After earning a master’s degree in manufacturing engineering at UMass Lowell in 1992, Edwin Garro returned to his native Costa Rica to work. Over the years, he built a successful consulting practice helping companies improve operations and become more efficient.  

Now president of PXS Performance Excellence Solutions, Garro recently returned to campus, bringing a group of 17 professionals from Costa Rica to Lowell as part of “Lean Camp,” a weeklong trip aimed at educating participants about best practices among businesses known for their efficiency.  

The group stayed at the UMass Lowell Inn and Conference Center, attended a few classes, met with faculty and toured campus facilities including the Baseball Research Center and the Mark and Elisia Saab Emerging Technologies and Innovation Center.  Off campus, they visited numerous companies in Massachusetts and New Hampshire to see operations firsthand and meet with executives. The group also took in a Red Sox game and did some sightseeing. The trip, Garro says, was a success.

Garro now envisions future collaborations with the university on study abroad opportunities and is interested in helping to bring a UMass Lowell’s master’s degree program to Costa Rica.

“I have been connected to the university, so I was aware of the many changes going on. I was delighted to see everything in-person.  Everything I saw was absolutely vibrant,” says Garro, whose business is based in San José, Costa Rica’s capital city.  Garro also reconnected with his thesis adviser, Prof. David Lewis of the Manning School of Business Operations and Information Systems Department, while he was back on campus.  

In June, Lewis and Deborah Finch, a lecturer in the Manning School, will travel to Costa Rica with students for a study abroad course on comparative management. Garro says he will host some of the activities for the group, which include visits to local companies so students can see how Costa Rican businesses run compared to those in the United States.

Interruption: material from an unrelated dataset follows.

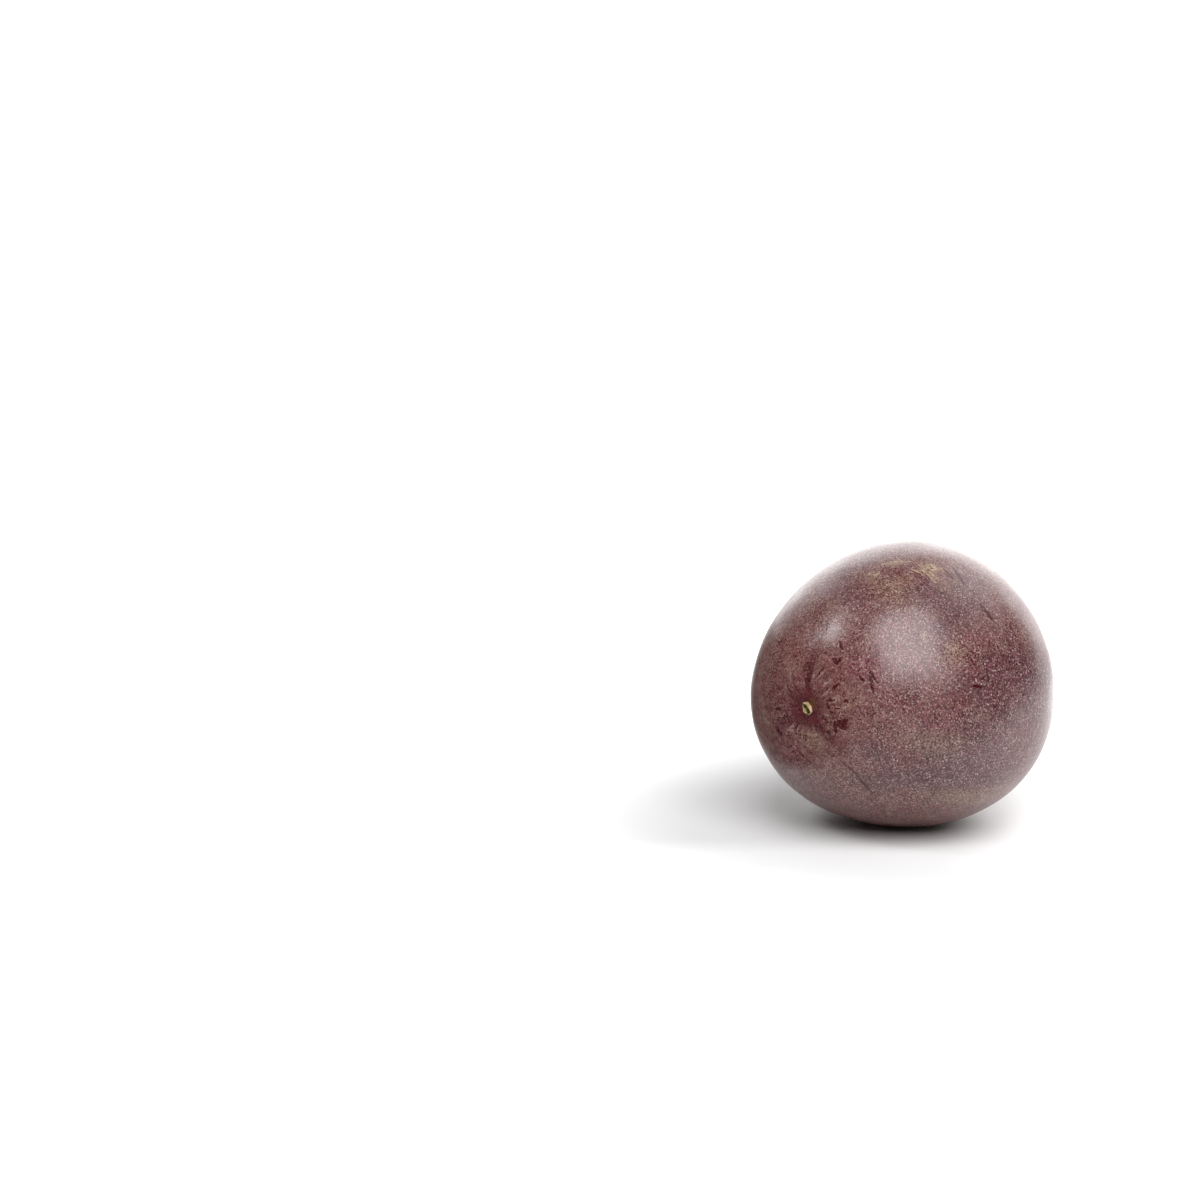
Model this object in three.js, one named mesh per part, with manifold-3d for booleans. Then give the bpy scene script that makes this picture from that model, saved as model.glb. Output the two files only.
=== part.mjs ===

Ashwin Mehta, a lecturer in the Manning School of Business, says he has talked to Garro about the possibility of introducing a master’s degree in Innovation and Technological Entrepreneurship (MS ITE) in Costa Rica. The program, which the university launched five years ago, is seeing growing interest from international students, Mehta says.

“It is in the very early stage of discussion,” Mehta says. “Since we have a plan to offer all of the required courses online as well on-campus, an offering of the MS ITE program in Costa Rica or other places becomes quite practical and attractive.”